When it comes to destination weddings, the bride and groom should have a level of expectation that many people, even the nearest and dearest, may not be able to attend. They cannot just expect friends and family to go on a lavish vacation, take time off work, the travel expenses… For someone else’s big day.  

I would tell your friend that you wish that you could be in her wedding party and attend her wedding, but the cost is just too high close to your own wedding date to be able to go on the trip.  You don’t technically need to give a reason to decline, but in this case I personally would. A true friend will understand. You should never be guilted into spending thousands of dollars for any reason.

Post # 3
Member
1205 posts
Bumble bee
  • Wedding: December 1995

You say, “Friend, I would love to be in your wedding and support you, but financially, I just can’t afford it.   I’m so sorry that I can’t be by your side on your big day. ”  

Post # 4
Member
13785 posts
Honey Beekeeper

You say “Friend, I can’t be a bridesmaid in your international wedding.” 

Unless she is a terrible person she will understand. 

Post # 5
Member
382 posts
Helper bee
  • Wedding: August 1985

Agree with PaperQueen!

Post # 9
Member
130 posts
Blushing bee

I would just be honest and say how much you care about her and would love to, but just can’t afford to travel internationally at that time.

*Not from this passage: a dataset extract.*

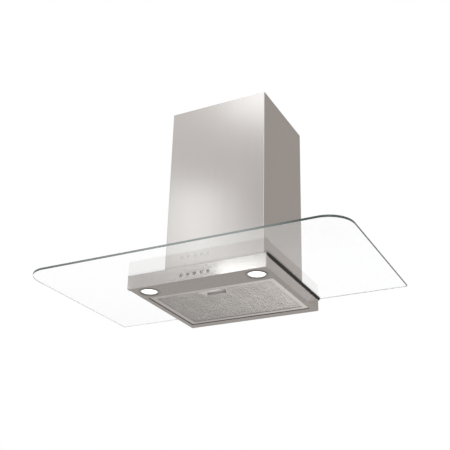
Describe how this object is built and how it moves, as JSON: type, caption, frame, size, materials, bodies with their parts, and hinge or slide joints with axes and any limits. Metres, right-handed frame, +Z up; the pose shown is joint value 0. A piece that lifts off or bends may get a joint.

Since it sounds like she’s a good friend I’d offer to help with any local things and tell her you’re always here for support and with planning ideas. It sounds like her wedding is basically on the other side of the world so she should definitely understand.

Post # 10
Member
246 posts
Helper bee
  • Wedding: September 2020

Unless she’s an unreasonable person in general, she’ll understand. Your wedding is too close to hers for you to be spending thousands of dollars and taking more time off of work to attend hers. You can be there for her in the lead up to the wedding without actually going. Higher decline rates come with the territory of destination weddings. She should be expecting many people to not be able to make it, especially with those high flight costs at her location of choice. 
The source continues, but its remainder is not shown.